Friday, December 14, 2007

Monkeys...

It's been a long and relatively rough road for me of late. You've read of it in the frustrated ministrations of blogs of old, but even those have not fully expressed the level to which I have found myself pressed. It ends, we all know that- at some point, but it never ends exactly as or when we expect it. So, I write this from the other side of victory. i write this from the side where victory is promised though not yet realized, and from a place where promises are still that, things to which you cling to- oftentimes desperately- lest despair overtake you. I write from a place of ever increasing brokenness, knowing that only in denying my ability to put myself back together again will I ever be found in a place of real and genuine wholeness.

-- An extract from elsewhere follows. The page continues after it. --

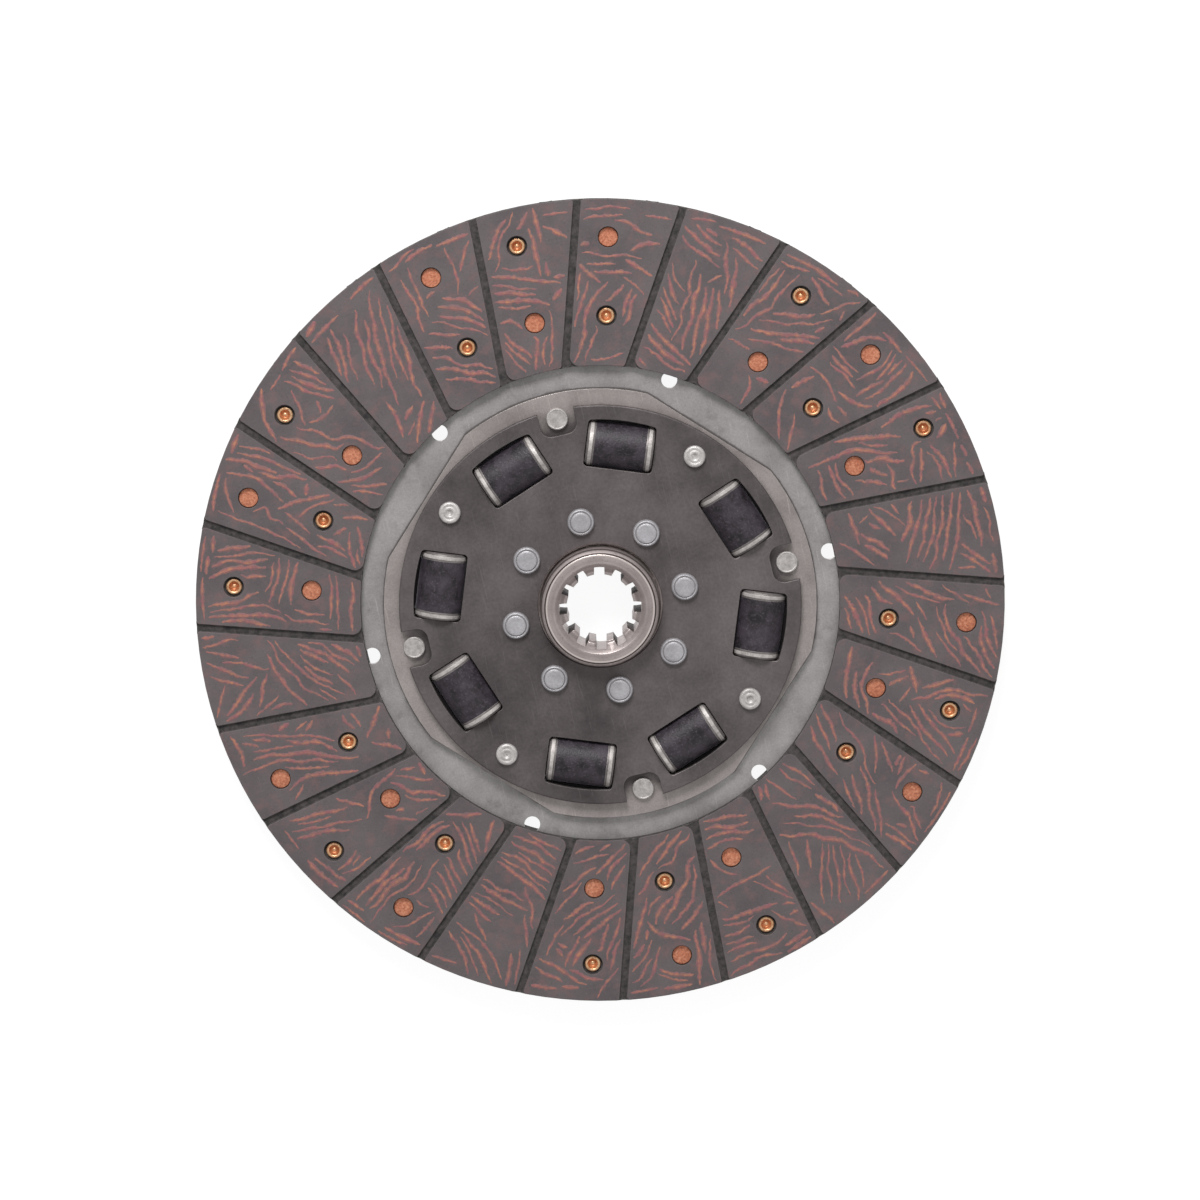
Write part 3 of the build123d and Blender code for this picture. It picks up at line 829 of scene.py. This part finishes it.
pressed_rivet_material = steel_material(
    "pressed_rivet_steel", tone(160, 155, 153), tone(212, 207, 205), tone(240, 236, 233), 0.5, 0.5,
    stain_scale=420.0, grain_scale=1100.0, scratch=0.1, relief=0.08 * MM,
)
carrier_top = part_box("carrier_plate")[1].z / MM
drive_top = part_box("drive_plate")[1].z / MM
drive_rivet_circle = 76.8 * MM
round_tail = [(0, 1.9), (4.0, 1.9), (4.4, 1.5), (4.4, 0), (2.75, 0)]
pressed_head = [(2.75, 0), (4.4, 0), (4.4, 1.45), (4.12, 1.86), (3.85, 1.9), (3.5, 1.72), (0, 1.68)]
drive_rivet = turned_shape(
    outline_at(round_tail, -carrier_top, -1) + outline_at(pressed_head, drive_top), steps=40
)
break_edges(drive_rivet, width=0.12 * MM, least_angle=25.0)
finish_piece(
    set_down(drive_rivet, ring_of_places(drive_rivet_circle, 4)), "flat_drive_rivets",
    [pressed_rivet_material], "rim_side", "drive_rivets",
)


# Dampers: barrels of black moulded rubber with a pressed steel cap bonded to each end.
# They lie in the windows and let the hub give a little. At the twist's limits the rubber
# is squeezed, and its caps slide inwards by what the windows pass each other.

damper_centre_radius = 64.4 * MM
pair_half_angle = 20
damper_angles = [radians(90 * pair + side * pair_half_angle) for pair in range(4) for side in (-1, 1)]
damper_height = (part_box("front_side_plate")[1].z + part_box("rear_side_plate")[0].z) / 2

# The profiles swell to a hair over the solids' radius, so that no light shows between them and the windows.

rubber_end = 10.3
cap_end = 13.4
rubber_profile = [
    (0, -rubber_end), (9.38, -rubber_end), (9.42, -rubber_end + 0.3), (9.44, -7.0), (9.44, 7.0),
    (9.42, rubber_end - 0.3), (9.38, rubber_end), (0, rubber_end),
]
crest_start = rubber_end + 0.8
crest_end = rubber_end + 2.2
cap_profile = [
    (0, rubber_end), (9.36, rubber_end), (9.4, rubber_end + 0.15), (9.42, rubber_end + 0.5),
    (9.43, crest_start), (9.44, (crest_start + crest_end) / 2), (9.4, crest_end),
    (9.24, cap_end - 0.5), (8.98, cap_end - 0.15), (8.7, cap_end), (0, cap_end),
]


def rubber_material():
    """Black moulded rubber: a soft violet sheen with a bloom and fine dust."""
    material, tree, shader = new_material("damper_rubber", 0.42, 0.0)
    place = object_place(tree)
    bloom = noise(tree, place, 150.0, 6.0, 0.75)
    grain = noise(tree, place, 1200.0, 3.0)
    base = blend_tones(tree, steps_between(tree, bloom, 0.36, 0.64), tone(20, 16, 21), tone(66, 58, 67))
    dust = steps_between(tree, grain, 0.58, 0.72, 0.0, 0.35)
    base = blend_tones(tree, dust, base, tone(104, 98, 104))
    tree.links.new(base, shader.inputs["Base Color"])
    tree.links.new(steps_between(tree, bloom, 0.3, 0.7, 0.42, 0.62), shader.inputs["Roughness"])
    raise_surface(tree, shader, arithmetic(tree, "ADD", bloom, grain), 0.12 * MM)
    shader.inputs["Sheen Weight"].default_value = 0.36
    shader.inputs["Sheen Roughness"].default_value = 0.35
    shader.inputs["Sheen Tint"].default_value = tone(206, 198, 210)
    return material


damper_rubber_material = rubber_material()
# Cap steel: the flanks are darker as painted shade, and the crest brighter as wear and a painted highlight.
cap_materials = [
    steel_material(
        "cap_steel", tone(98, 93, 92), tone(146, 140, 138), tone(180, 174, 171), 0.5, 0.5,
        stain_scale=150.0, scratch=0.3, relief=0.05 * MM,
    ),
    steel_material(
        "worn_highlit_cap_steel", tone(158, 152, 149), tone(222, 216, 212), tone(244, 240, 236), 0.52, 0.35,
        stain_scale=320.0, scratch=0.1, relief=0.05 * MM,
    ),
]
for number, angle in enumerate(damper_angles, start=1):
    along = Vector((-sin(angle), cos(angle), 0))
    outwards = Vector((cos(angle), sin(angle), 0))
    middle = outwards * damper_centre_radius + Vector((0, 0, damper_height))
    turn = Matrix((outwards, Vector((0, 0, -1)), along)).transposed().to_4x4()
    place = Matrix.Translation(middle) @ turn
    barrel = finish_piece(
        set_down(turned_shape(rubber_profile, steps=64), [place]), f"damper_{number}_barrel",
        [damper_rubber_material], "rim_side", f"damper_{number}_rubber",
    )
    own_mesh(barrel)
    for end, sign in (("a", -1), ("b", 1)):
        cap_shape = turned_shape(cap_profile, steps=64)
        for face in cap_shape.faces:
            on_crest = crest_start * MM < face.calc_center_median().z < crest_end * MM
            face.material_index = int(on_crest)
        cap = finish_piece(
            set_down(cap_shape, [place @ Matrix.Diagonal((sign, 1, sign, 1))]),
            f"damper_{number}_pressed_cap_{end}", cap_materials,
            "rim_side", f"damper_{number}_cap_{end}",
        )
        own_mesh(cap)


# Stop pins: shouldered steel pins that tie the side plates together and limit the twist.
# Their ends are riveted over, and the front ones carry the punch mark of the centring tool.

plate_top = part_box("front_side_plate")[1].z / MM
plate_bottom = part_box("rear_side_plate")[0].z / MM
plate_thickness = 3.0
stop_pin_circle = 71.0 * MM
mark_reach = 1.2 * MM
pin_shoulder = [(3.0, 0), (3.0, plate_thickness), (4.0, plate_thickness)]
plain_end = [(0, 2.0), (3.85, 2.0), (4.35, 1.5), (4.35, 0)]
punched_end = [
    (4.35, 0), (4.35, 1.35), (4.1, 1.75), (3.6, 1.97), (3.05, 1.93), (2.75, 1.76), (2.5, 1.75),
    (2.2, 1.93), (1.8, 2.0), (1.35, 1.9), (1.0, 1.5), (0.4, 1.3), (0, 1.34),
]
stop_pin_profile = (
    outline_at(plain_end, plate_bottom, -1)
    + outline_at(pin_shoulder, plate_bottom)
    + outline_at(reversed(pin_shoulder), plate_top, -1)
    + outline_at(punched_end, plate_top)
)
# The punch mark gets darker steel: grime and painted shade in its hollow.
pin_materials = [
    steel_material(
        "pin_steel", tone(178, 174, 172), tone(224, 220, 218), tone(246, 243, 240), 0.48, 0.5,
        stain_scale=260.0, grain_scale=1100.0, scratch=0.1, relief=0.06 * MM,
    ),
    steel_material(
        "punch_mark", tone(136, 132, 130), tone(214, 210, 208), tone(230, 227, 225), 0.5, 0.3,
        stain_scale=600.0,
    ),
]
stop_pin = turned_shape(stop_pin_profile, steps=40)
for face in stop_pin.faces:
    face.material_index = int(face.calc_center_median().xy.length < mark_reach)
finish_piece(
    set_down(stop_pin, ring_of_places(stop_pin_circle, 4, first_angle=45)), "riveted_stop_pins",
    pin_materials, "hub_side", "stop_pins",
)


# Hub rivets: eight steel rivets through the side plates and the hub flange.
# The setting tool leaves a round crown with a ring about it on each head.

hub_rivet_circle = 34.7 * MM
crown_radius = 4.0
ring_radius = 4.45
crowned_head = [
    (0, 2.55), (3.0, 2.58), (3.75, 2.54), (crown_radius, 2.38), (4.12, 2.1), (4.3, 2.08),
    (ring_radius, 2.26), (4.7, 2.3), (4.95, 2.2), (5.25, 1.8), (5.4, 1.2), (5.4, 0), (3.5, 0),
]
hub_rivet_profile = (
    outline_at(crowned_head, plate_top) + outline_at(reversed(crowned_head), plate_bottom, -1)
)
# The ring round each crown gets darker steel: grime and painted shade in the groove.
hub_rivet_materials = [
    steel_material(
        "hub_rivet_steel", tone(164, 162, 165), tone(196, 194, 198), tone(236, 235, 238), 0.48, 0.5,
        stain_scale=170.0, grain_scale=1100.0, scratch=0.1, relief=0.06 * MM,
    ),
    steel_material("ring_grime_and_shade", tone(118, 115, 116), tone(152, 149, 150), tone(174, 171, 172), 0.6, 0.4),
]
hub_rivet = turned_shape(hub_rivet_profile, steps=44)
for face in hub_rivet.faces:
    in_ring = crown_radius * MM < face.calc_center_median().xy.length < ring_radius * MM
    face.material_index = int(in_ring)
finish_piece(
    set_down(hub_rivet, ring_of_places(hub_rivet_circle, 8)), "crowned_hub_rivets",
    hub_rivet_materials, "hub_side", "hub_rivets",
)


# Floor: plain white card under the disc. The camera and the metal see it bright,
# and it still takes the soft shadow of the disc.

card_half_width = 6.0
card_glow = 0.915


def card_material():
    """White card that keeps part of its brightness in the shade."""
    material = bpy.data.materials.new("white_card")
    material.use_nodes = True
    tree = material.node_tree
    tree.nodes.remove(tree.nodes["Principled BSDF"])
    path = add_node(tree, "LightPath").outputs
    seen = arithmetic(tree, "MAXIMUM", path["Is Camera Ray"], path["Is Glossy Ray"])
    seen = arithmetic(tree, "MAXIMUM", seen, path["Is Transmission Ray"])
    plain = add_node(tree, "BsdfDiffuse", {"Color": (0.8, 0.8, 0.8, 1.0)})
    shaded = add_node(tree, "BsdfDiffuse", {"Color": (0.18, 0.18, 0.18, 1.0)})
    bright = add_node(tree, "Emission", {"Color": (1.0, 1.0, 1.0, 1.0), "Strength": card_glow})
    card = add_node(tree, "AddShader", {0: shaded.outputs[0], 1: bright.outputs[0]})
    mixed = add_node(tree, "MixShader", {0: seen, 1: plain.outputs[0], 2: card.outputs[0]})
    tree.links.new(mixed.outputs[0], tree.nodes["Material Output"].inputs["Surface"])
    return material


floor_shape = bmesh.new()
bmesh.ops.create_grid(floor_shape, x_segments=1, y_segments=1, size=card_half_width)
bmesh.ops.translate(floor_shape, verts=floor_shape.verts, vec=(0, 0, cad_box[0][2]))
floor_mesh = bpy.data.meshes.new("floor_card")
floor_shape.to_mesh(floor_mesh)
floor_shape.free()
floor_mesh.materials.append(card_material())
floor_card = bpy.data.objects.new("floor_card", floor_mesh)
bpy.context.scene.collection.objects.link(floor_card)


# Camera: above the disc and a little towards the top of the picture, with a long lens.
# The picture's upward direction lies 77 degrees round from the X axis.

picture_up = radians(77)
camera_tilt = radians(7.4)
camera_distance = 1.692
pixels_per_metre = 2483.0
picture_pixels = 1200
centre_pixel = (600.3, 603.4)

up_direction = Vector((cos(picture_up), sin(picture_up), 0))
right_direction = Vector((sin(picture_up), -cos(picture_up), 0))
aim = (
    right_direction * (picture_pixels / 2 - centre_pixel[0]) / pixels_per_metre
    + up_direction * (centre_pixel[1] - picture_pixels / 2) / (pixels_per_metre * cos(camera_tilt))
)
back = up_direction * sin(camera_tilt) + Vector((0, 0, cos(camera_tilt)))
camera_turn = Matrix((right_direction, back.cross(right_direction), back)).transposed().to_4x4()
lens = bpy.data.cameras.new("camera")
lens.sensor_width = 36.0
lens.lens = lens.sensor_width * pixels_per_metre * camera_distance / picture_pixels
lens.clip_end = 20.0
camera = bpy.data.objects.new("camera", lens)
camera.matrix_world = Matrix.Translation(aim + back * camera_distance) @ camera_turn
bpy.context.scene.collection.objects.link(camera)
bpy.context.scene.camera = camera


# Light: an even white surround, a broad soft lamp from the top of the picture and a weak one
# from the bottom, so that each raised rivet drops a soft shadow towards the bottom.

key_place = up_direction * 1.3 - right_direction * 0.25 + Vector((0, 0, 1.2))
fill_place = up_direction * -1.2 + right_direction * 0.9 + Vector((0, 0, 1.4))
surround_strength = 0.42


def soft_lamp(name, place, size, power):
    """A square soft lamp that points at the disc."""
    light = bpy.data.lights.new(name, "AREA")
    light.shape = "SQUARE"
    light.size = size
    light.energy = power
    lamp = bpy.data.objects.new(name, light)
    lamp.location = place
    lamp.rotation_euler = (-place).to_track_quat("-Z", "Y").to_euler()
    bpy.context.scene.collection.objects.link(lamp)


soft_lamp("key_lamp", key_place, size=0.6, power=25.0)
soft_lamp("fill_lamp", fill_place, size=1.4, power=4.0)

surround = bpy.data.worlds.new("surround")
surround.use_nodes = True
background = surround.node_tree.nodes["Background"].inputs
background["Color"].default_value = (1.0, 1.0, 1.0, 1.0)
background["Strength"].default_value = surround_strength
bpy.context.scene.world = surround
bpy.context.scene.view_settings.view_transform = "Standard"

If it's true what the Bible says, and all the promises of God really are "yes and amen," then we can as much hold to those promises as we can anything that is "tangible" and "real" on the other side (the fulfilled side) of the promise. But holding to a promise isn't where it stops.

I remember growing up and playing on the monkey bars, you know those things jutting out from the ground in all their linear metal glory, which enabled you to how off you ape-like prowess, often to the delight and admiration (or so I thought) of whatever adolescent females were playing on the nearby swings or see saw (teeter totter to some-not sure who, but I heard Ned Flanders say it once). As you got older, you further attempted impressification (not a word- I know) through super human feats like pull ups and such, but that's farther in the future than this analogy allows. No, ape-like agility is where we currently find ourselves.

To those not accustomed yo or familiar with the Monkey Bars (first of all, I am sorry for your loss- they were awesome), the ultimate trick was to keep moving forward. Take one hand and grasp the next bar, shift weight and grab the next, shift weight and grab the next, and the next and... until you reach the other side and start the blessed process all over again. In retrospect, I'm not sure why they were such fun, but I did absolutely love those things. Anyway- holding and hanging on in one place was not advised because eventually gravity would win. Holding on to the bar, secure though it was, eventually led you to feel the eternal weight of the world pulling down on you- so you kept moving. Was the aforementioned weight gone? By no means, but now you had an accomplishable goal a few inches in front of you, followed by another and another, and another until you found yourself at the end and able to stand up and rest.

What if the promises are just like that? What if, even though we know them to be solid and filled with substance, backed by the full weight and authority of God, we aren's just supposed to hold onto them. What if we're to move? We see an opportunity so we seize it and move forward, if only a few inches, until another one appears. We follow this (occasionally menial, trite and sometimes confusing) pathway of repetition until we find ourselves at the end and still holding on to the promise, but now with stronger arms and a bolder will then we had before.

We've now seen the promise become more than just a distant hope, it has literally been the thing to which we have held, that which has moved us forward and kept us from falling into an abyss of unfulfilled dreams and broken possibilities. Though reaching the end of this particular set of monkey bars is not the final destination, we do find ourselves in a place where we can rest, look back and realize how great is our God.